Hobby v. Bunch

Decision Date23 September 1889
Citation10 S.E. 113,83 Ga. 1
PartiesHOBBY v. BUNCH. BUNCH v. HOBBY.
CourtGeorgia Supreme Court

Syllabus by the Court.

1. In ejectment, no recovery can be had upon the title of a person from whom no demise is laid in the declaration.

2. A sheriff acquires no title to land by levying upon it and selling it; and, if he did, his official deed, made in pursuance of such sale, would pass his title to the purchaser.

3. No recovery can be had upon the demise of a person who had conveyed away his whole title before the action was brought.

4. A declaration in ejectment, setting out demises severally from two persons, is not amendable by ingrafting upon one of these demises an equitable claim for money in favor of a third person against the defendants. The new matter is not germane to the original cause of action, either as to parties or the subject-matter.

5. A recital of service made in a judgment foreclosing a mortgage upon realty, if silent as to the mode of service, is to be read in connection with the sheriff's return; and, where the return sets out that the service was by leaving a copy at the defendant's residence, that mode, and no other, is the one shown by the record or judgment roll, the whole of which must be taken together. Such mode being virtually no service, the judgment of foreclosure is void for lack of jurisdiction in the court to render it, and a purchaser under it is not protected.

6. However illegal the consideration of a promissory note may be, and whatsoever waivers of defenses it may contain, it is too late to urge defenses, either directly or collaterally after final judgment has been recovered, that judgment being conclusive against any and all defenses which the debtor could have made, in the exercise of due diligence.

Error from superior court, Columbia county; RONEY, Judge.

F. H. & W. K. Miller, for plaintiff.

Salem Dutcher, for defendant.

BLECKLEY C.J.

1. As there was no demise in the declaration from Caswell, his heirs or administrator, there could be no recovery by the plaintiff below on his title. Therefore all contest over his purchase at either of the sheriff's sales was irrelevant and nugatory. Showing title in Caswell would not tend to support the action, but would be the certain defeat of it since it would negative the right of all other persons, save his heirs or legal representatives, to demise the premises to John Doe.

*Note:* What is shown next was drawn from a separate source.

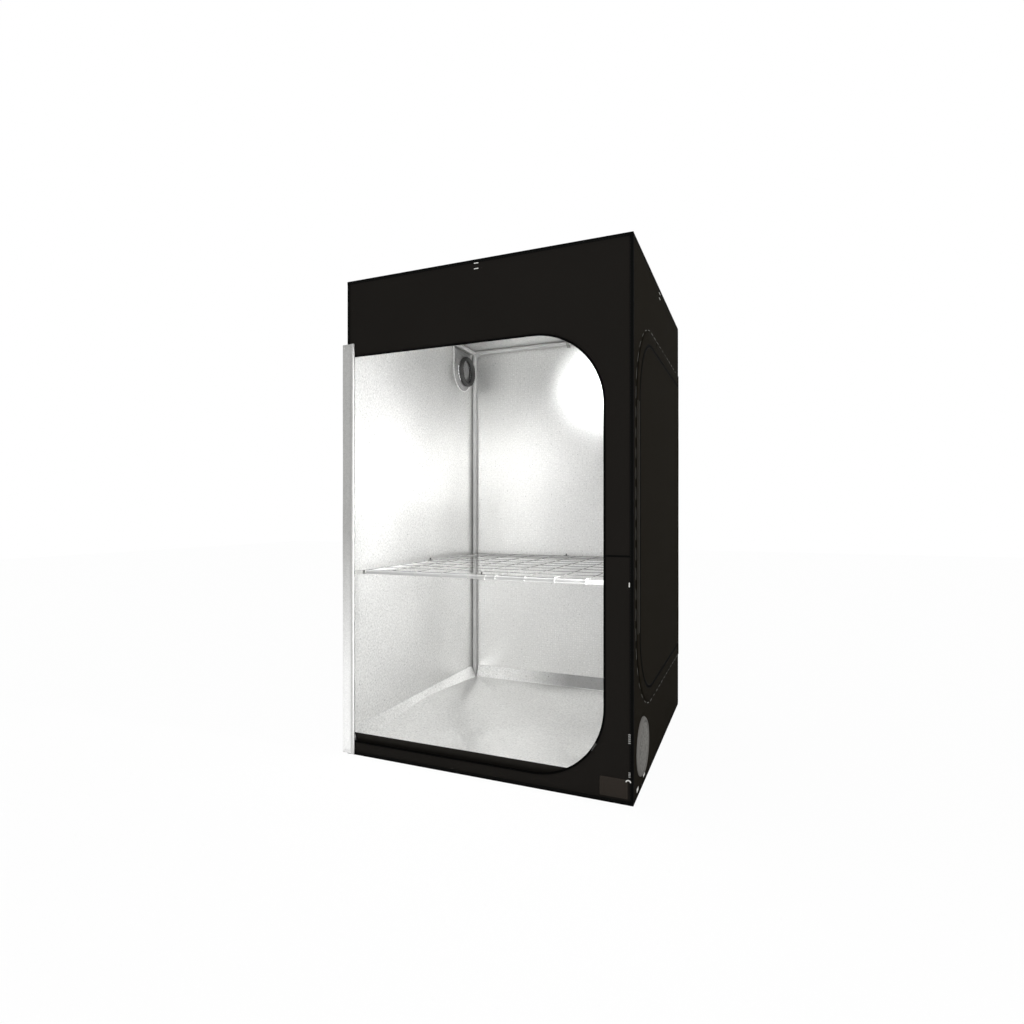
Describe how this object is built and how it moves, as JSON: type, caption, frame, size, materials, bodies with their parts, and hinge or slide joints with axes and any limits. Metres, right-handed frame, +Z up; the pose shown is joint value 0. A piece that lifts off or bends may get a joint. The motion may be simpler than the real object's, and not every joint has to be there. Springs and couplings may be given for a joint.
{
  "type": "indoor grow tent",
  "caption": "Square fabric grow tent on a tube frame, with a fold-back front door, a side door, a trellis net on a sliding frame, a duct sleeve and a floor tray.",
  "frame": {"origin": "centre of the footprint, on the floor", "axes": "+X to the right along the front, +Y from the front to the back, +Z up"},
  "size_m": [1.2329, 1.2103, 1.98],
  "materials": {
    "black_canvas": "matt woven outside, silver inside",
    "silver_lining": "semi-gloss embossed film",
    "grey_steel": "satin light grey",
    "white_steel": "satin white",
    "zip_tape": "matt",
    "elastic": "matt gathered",
    "vent_fabric": "fine mesh",
    "net_string": "matt",
    "clip_plastic": "matt",
    "slider_metal": "satin",
    "patch_fabric": "woven"
  },
  "bodies": {
    "tent": {"ground_sheet": "black_canvas", "roof_panel": "black_canvas", "front_wall": "black_canvas", "rear_wall": "black_canvas", "left_wall": "black_canvas", "right_wall": "black_canvas", "floor_tray": "silver_lining", "post_front_left": "grey_steel", "post_front_right": "grey_steel", "post_rear_left": "grey_steel", "post_rear_right": "grey_steel", "top_corner_front_left": "grey_steel", "top_corner_front_right": "grey_steel", "top_corner_rear_left": "grey_steel", "top_corner_rear_right": "grey_steel", "bottom_corner_front_left": "grey_steel", "bottom_corner_front_right": "grey_steel", "bottom_corner_rear_left": "grey_steel", "bottom_corner_rear_right": "grey_steel", "top_bar_front": "grey_steel", "top_bar_rear": "grey_steel", "top_bar_left": "grey_steel", "top_bar_right": "grey_steel", "bottom_bar_front": "grey_steel", "bottom_bar_rear": "grey_steel", "bottom_bar_left": "grey_steel", "bottom_bar_right": "grey_steel", "top_bar_strap_front": "clip_plastic", "top_bar_strap_rear": "clip_plastic", "top_bar_strap_left": "clip_plastic", "top_bar_strap_right": "clip_plastic", "front_hinge_piping": "silver_lining", "front_zip_track": "zip_tape", "side_hinge_piping": "black_canvas", "side_zip_track": "zip_tape", "duct_sleeve": "silver_lining", "duct_cuff": "elastic", "vent_ring": "vent_fabric", "vent_mesh": "vent_fabric", "blank_patch": "patch_fabric"},
    "front_door_edge": {"front_door_strip": "silver_lining"},
    "front_door": {"front_door_panel": "silver_lining"},
    "side_door": {"side_door": "black_canvas"},
    "front_slider": {"front_zip_slider": "slider_metal"},
    "side_slider": {"side_zip_slider": "slider_metal"},
    "net_frame": {"net_bar_front": "white_steel", "net_bar_rear": "white_steel", "net_bar_left": "white_steel", "net_bar_right": "white_steel", "net_clip_front_left": "clip_plastic", "net_clip_front_right": "clip_plastic", "net_clip_rear_left": "clip_plastic", "net_clip_rear_right": "clip_plastic", "net_collar_front": "clip_plastic", "net_collar_rear": "clip_plastic", "net_collar_left": "clip_plastic", "net_collar_right": "clip_plastic", "trellis_net": "net_string"}
  },
  "joints": [
    {"name": "front_door_hinge", "type": "hinge", "parent": "tent", "child": "front_door_edge", "pos_m": [-0.568, -0.6053, 0.86], "axis": [0, 0, 1], "range_deg": [0, 180]},
    {"name": "front_door_fold", "type": "hinge", "parent": "front_door_edge", "child": "front_door", "pos_m": [-0.622, -0.6053, 0.86], "axis": [0, 0, 1], "range_deg": [0, 90]},
    {"name": "side_door_hinge", "type": "hinge", "parent": "tent", "child": "side_door", "pos_m": [0.6053, 0.568, 0.997], "axis": [0, 0, 1], "range_deg": [0, 180]},
    {"name": "front_zip_travel", "type": "hinge", "parent": "tent", "child": "front_slider", "pos_m": [0.245, -0.6031, 0.31], "axis": [0, 1, 0], "range_deg": [-25, 55]},
    {"name": "side_zip_travel", "type": "slide", "parent": "tent", "child": "side_slider", "axis": [0, 0, 1], "range_m": [-0.38, 0.38]},
    {"name": "net_height", "type": "slide", "parent": "tent", "child": "net_frame", "axis": [0, 0, 1], "range_m": [-0.4, 0.85]}
  ]
}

2. It surely cannot be necessary to enter into any course of reasoning, or cite authority, to establish the proposition that no recovery can be had in ejectment on a demise from the sheriff who has seized land, and sold it, by virtue of judgments and writs of fieri facias against another person. The sheriff acquires no title to land by levying upon it; and there is no evidence in the record that this sheriff ever acquired or had title otherwise. But, suppose he obtained title by levying upon the land, he sold twice, and made two deeds to Caswell, and both those deeds were introduced in evidence by the plaintiff. After this, how could it be imagined that a recovery could be had upon a demise from the sheriff?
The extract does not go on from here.